It occurs to me that I didn't tell you people what the myspace account I'd set up was. It's here. Friend me if you like, or don't. I'm not particularly impressed with the system, but there must be something in it, because there are millions of people using it. On the other hand, you could say the same about Windows.

Sunday May 28, 2006
08:24 PM

Nor shall my sword sleep in my hand

We were back at St Gabriel's this morning. Fr Cal was away, and a priest had come in from Reading to take the service. She was a very friendly, warm and glad sort of person, a pleasure to meet. Her sermon was more like an essay about prayer read aloud. It would have made a good small group meeting, but it didn't really work as a sermon.

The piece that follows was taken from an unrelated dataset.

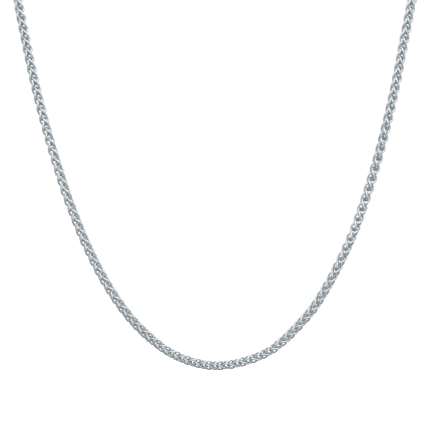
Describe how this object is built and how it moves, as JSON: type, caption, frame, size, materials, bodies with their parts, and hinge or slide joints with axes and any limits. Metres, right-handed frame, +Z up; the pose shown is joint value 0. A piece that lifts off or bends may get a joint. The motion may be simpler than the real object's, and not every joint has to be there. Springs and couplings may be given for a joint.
{
  "type": "wheat chain necklace",
  "caption": "Silver wheat chain necklace with a closed lobster clasp, a whole loop of woven links that keeps the hanging form it has on a neck.",
  "frame": {"origin": "middle of the nape, on the centreline of the loop, halfway between the two ends of the chain at the clasp", "axes": "+Z up as worn, -Y to the front of the wearer, +X to the right as seen from the front"},
  "size_m": [0.125, 0.1057, 0.1491],
  "materials": {
    "silver_chain": "polished sterling silver wire, rhodium plated, darker between the links",
    "silver_findings": "polished sterling silver, rhodium plated"
  },
  "bodies": {
    "root": {"chain": "silver_chain", "end_ring_left": "silver_findings", "end_ring_right": "silver_findings", "clasp": "silver_findings"}
  },
  "joints": []
}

She had a beautiful stole with pictures of children of all different races on it. She told me that she'd seen it at General Convention, and pondered back and forth about buying it because she was close to retirement, but it seemed so perfect for her and her ministry of children's work that she ended up getting it.

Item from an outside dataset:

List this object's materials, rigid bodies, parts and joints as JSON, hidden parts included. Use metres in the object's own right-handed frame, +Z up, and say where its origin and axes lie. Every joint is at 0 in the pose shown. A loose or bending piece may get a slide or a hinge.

Probably because it's Memorial Day tomorrow, there were a few patriotic songs mixed in with the hymns. The postcommunion hymn was America, America, God shed his grace on thee . I thought this was a bit weird, but someone pointed out to me that English churches do occasionally sing Jerusalem .

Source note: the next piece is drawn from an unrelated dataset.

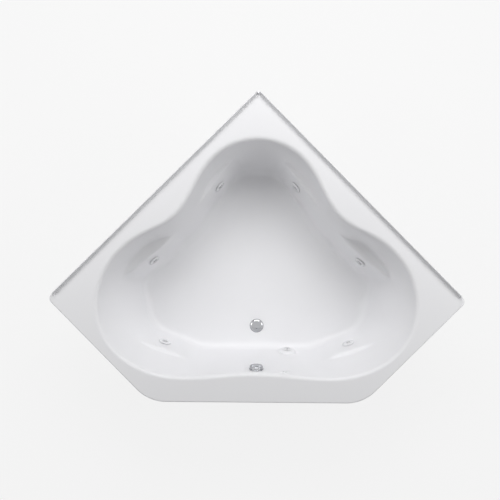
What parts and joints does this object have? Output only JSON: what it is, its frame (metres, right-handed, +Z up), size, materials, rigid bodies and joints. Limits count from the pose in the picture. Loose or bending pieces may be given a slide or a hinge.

After the service people could stay behind and be prayed for. Only two people stayed, one of whom was me. One of the clergy people asked you what was up and you talked about it for a bit, and then they prayed for you, and gave you a hug. They were very supportive. I'm glad I've found a church family where I feel I belong.

I mentioned the work I do to James, and he said it was wonderful to have good works and the work you do for a living being the same work. I think he has a point. Some people try to tell me I should be doing something else (my psychiatrist asks me why I'm living in this town and doing this work when I could be away somewhere doing postgrad work or something) but for now, this is my calling, and I'm sticking to it.

Later we went to lunch. We mostly discussed swordfighting, for some reason, but the lesson I learned from that meal was not to eat so much at lunchtime that I'm no longer hungry, or else I'll feel sleepy all afternoon. I don't need any more ways to feel stupider.

My fix to Metacity compiles. It awaits testing.

I went to the park with Rio later, and she played with another little girl. I should have brought my computer and tested Metacity, really, but I thought she and I were going to play more.
Saturday May 27, 2006
09:47 PM

Saturday

We woke late for a weekday but early for a Saturday, because it was time to go up to Shupp's Grove and help out with SaraMae's stand: they needed Fin to help out with power tools setting up the electrical supply. Rio stayed to run her own table today with them today and made $3. She is very proud of this.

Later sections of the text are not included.